Болезнь в детстве приятно замедляет жизнь, выводит ее ненадолго из-под давления возраста. Я любил болеть в самом конце зимы, в марте, чтобы – выздоровев – медленно, слабыми ногами выйти из темного подъезда уже на весеннюю, новую, яркую до прищура и пока еще робко журчащую улицу. Черный, колючий снег по краям мостовой. И воздух, в котором звонко слышен каждый звук, голос. Этот воздух – радость. Этот воздух – предчувствие.

В начале пятидесятых годов наша улица Фурманова (б. Нащокинский пер.) была еще с булыжной мостовой. Как радостно и весело было выбежать к друзьям из полутемного подъезда, увидеть голубое прохладное сияние раннего апреля и витые струйки солнечной воды, журчащие между крупными и чистыми булыжниками.


Собаки улицы Фурманова. Королевские пудели Славиных, спаниель Нагибина, овчарка Габриловичей, спаниэль и боксер Варшавских… И тот чудный сеттер, никому не принадлежавший, бегавший по улице. И каждый раз напоминавший строчки из стихотворения Веры Инбер: “Был славный малый и не дурак ирландский сеттер Джек”.

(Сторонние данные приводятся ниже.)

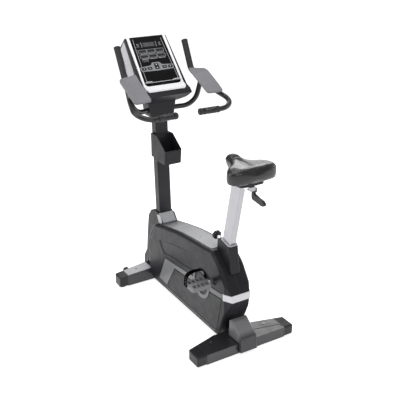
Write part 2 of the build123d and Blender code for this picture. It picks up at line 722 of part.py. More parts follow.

Желтый двухэтажный дом на углу нашей улицы и Гагаринского переулка, старый, облезший, в трещинах и лохмотьях, первым отколупав замазку и сорвав газетные полосы, распахивал немытые еще с зимы окна. Галдеж, плач, смех и брань, весь этот коммунальный шум, воняющий едой, теснотой, бедностью и пьянкой, рвался на улицу. Население в этом доме было как на подбор, бойкое и скандальное. Однажды, правда, они присмирели. Со стороны Гагаринского, между двумя окнами вдруг укрепили прямоугольную мраморную доску и до поры закрыли ее холстом. Наконец, появились какие-то автомобили, автобус, какие-то люди, и высокий писатель с седыми висками и орденом Ленина, привинченным к лацкану хорошего пиджака букле, заикаясь, сказал речь. Это был Сергей Михалков. Холст сняли. На мраморе золотыми буквами было написано, что в этом доме останавливался Пушкин.